The timing code we have supplied uses the rdtsc (ReaD Time Stamp Counter) instruction to measure the performance
of the function. Historically, this accessed a counter of the number of processor clock cycles. On current generation
processors, where different processor cores have different clock rates and clock rates vary to save power,
that is no longer how rdtsc works. On modern systems, rdtsc accesses the number of cycles of a counter that
counts at a constant rate regardless of the actual clock speeds of each core. This means that the cycle counter
reliably measures “wall clock” time rather than actually measuring the number of cycles taken.

Since clock rates vary on modern processors, measurements of wallclock time do not have an obvious correlation
to number of clock cycles. A particular problem are processor features like
Intel Turbo Boost or
AMD Turbo Core. (These might generally
be called “dynamic overclocking”.)
In these cases, processor cores briefly
operate at faster than the normal maximum clock rate. This means that microbenchmarks like ours my make
the processor appear faster than it would be under normal operation — e.g., if we needed to compute sums repeatedly
over a period of time.

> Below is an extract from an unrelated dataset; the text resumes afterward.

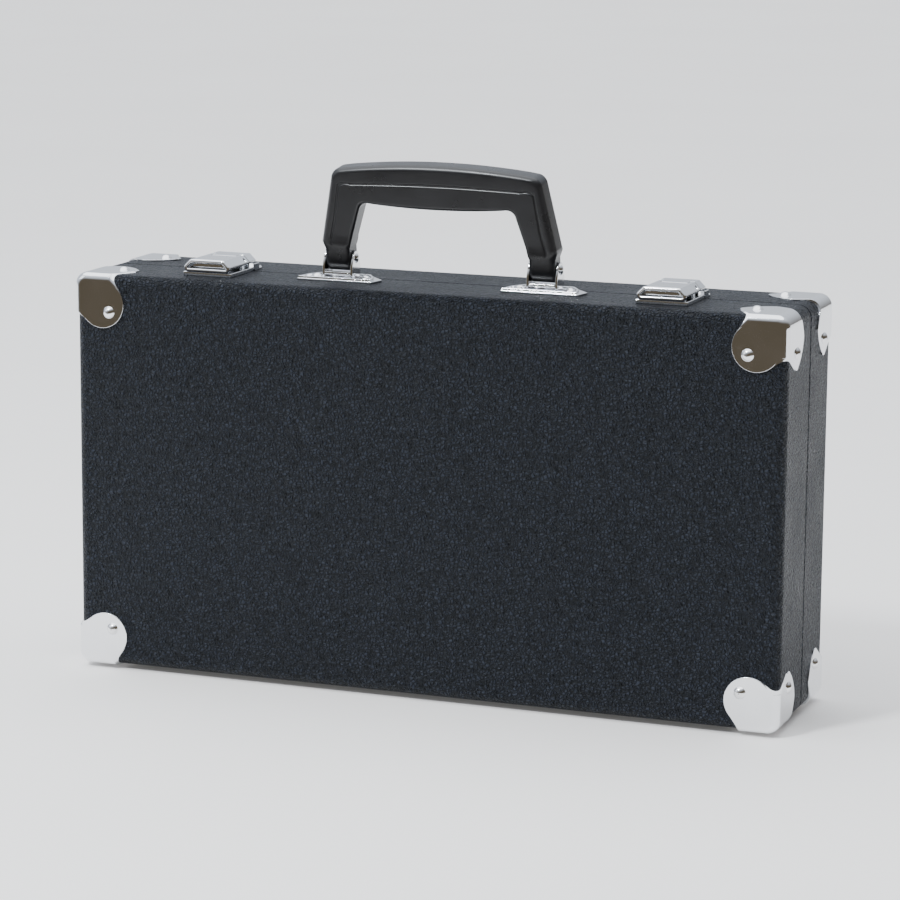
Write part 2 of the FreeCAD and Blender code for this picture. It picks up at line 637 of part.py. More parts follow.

The cycle counter generally counts clock cycles at the “normal” sustained clock rate.

Taking minimums

The function tries to give the approximate minimum timing, ignoring temporary effects like moving
arrays into cache or other things running on the system. To do this, it runs the function until:

  • It has run for at least 250 million cycles; and
  • Either:
    • The 10 shortest times are within .5% of each other; or
    • 200 attempts have been made.

It then returns the 5th shortest time (ordinarily within .5% of the shortest time).